Our experimental hardware device is based on Windows 10 operating system and intel i7 CPU processor, and the training and testing process is based on python, tensorflow, and neo4j. In Table 2, it shows the state-of-the-art F1 scores of different models for NER. And it can be seen that our system has a better performance than common systems for NER. When testing on our dataset, our model still has higher accuracy and performs better in Table 3. And the standard evaluation method we used is based on the macromean F1 value. Then, the bar chart shows in Figure 7 and in Figure 8 to make it more intuitive and clear. Meanwhile, it is shown the results of the medical knowledge graph in Chinese obtained from the experiments of our model. Firstly, it demonstrated that the disease department classification can be formed a knowledge graph in Figure 9, which the disease can be recommended to the correct and corresponding disease department. Secondly, the recommendation food of the disease can also be generated knowledge graph in Figure 10, which the reasonable diet can be advised according to the corresponding disease while the unsuitable food is not advised to the disease which is shown in Figure 11. Also, according to the diseases, the drug recommendation knowledge graph is produced as shown in Figure 12, in which the reasonable and effective medicine can be suggested to the corresponding diseases for the patients. And the drug producer is shown in Figure 13, which can be seen in the medicine factory. What is more, our model can suggest the patients to check the main factor of the disease in Figure 14, namely, to advise the patients to examine the main physical items matched with the diseases generated by the medical knowledge graph to perform further diagnosed. These results suggest that medical knowledge graph in Chinese in deep learning method on the mobile device based on IoT and WoT is essential and promising. And it works well and has better performance when generated various types of knowledge graph for both the doctors and patients. In addition, the accuracy and comprehensiveness of our knowledge graph are much higher and highly consistent with the predictions of the theoretical model. However, it is clear that there are still some limitations in this study that the suitable doctor recommended for the patient has not fused in our model, which remains to be addressed and further study.

4. Conclusions

To sum up, it is revealed that the medical knowledge graph in Chinese based on semantic computing using neural networks in IoT and WoT is considerable, which can make it convenient and intelligent for both doctors and patients. What is more, it is more time-saving, economic, and efficient which can contribute to smart healthcare applied in remote consultation platforms and mobile devices in hospital to implement disease classification and treatment recommendations.

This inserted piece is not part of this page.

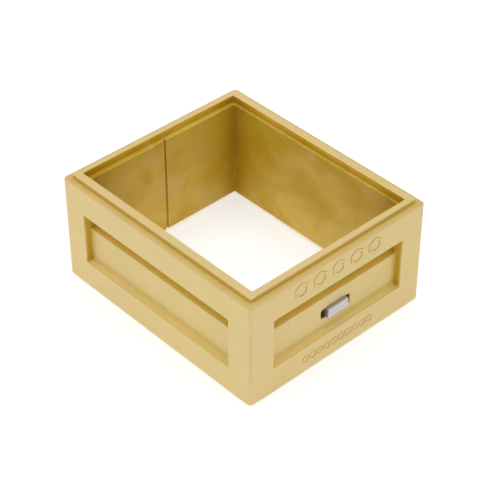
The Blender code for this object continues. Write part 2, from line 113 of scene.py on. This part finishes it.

However, it can be found that the suitable doctors recommended for the corresponding patients are still a problem that should be addressed. Besides, a more adaptive cloud computing method for the deep learning approach in practice ought to be adopted in the future work. Meanwhile, image data should be added to our model to achieve a more comprehensive model to serve for patients and doctors. What is more, it is considered that the patient’s daily information data can be automatically recorded in our system to make it easier for the doctors to analyze the physical condition of the patients in real time, and it can also act as an early warning to the patients. Therefore, in the future, appropriate doctors recommended to the corresponding patients, image and text data fusion and patient’s daily information automatically recorded should be paid much attention in our future work.

Data Availability

The data we used is available and can be accessed to perform medical knowledge graph in Chinese based on semantic computing study. And part of them are available to you from the corresponding author upon request ([email protected]).

Conflicts of Interest

The authors declare that there are no conflicts of interest regarding the study of this work and publication of this paper.


Our work is supported by the Key R&D Program of Hebei Province, People’s Livelihood Science and Technology Project, Project No.: 20277716D, Project name: Study on the pathological characteristics and pathogenic mechanism of Covid-19.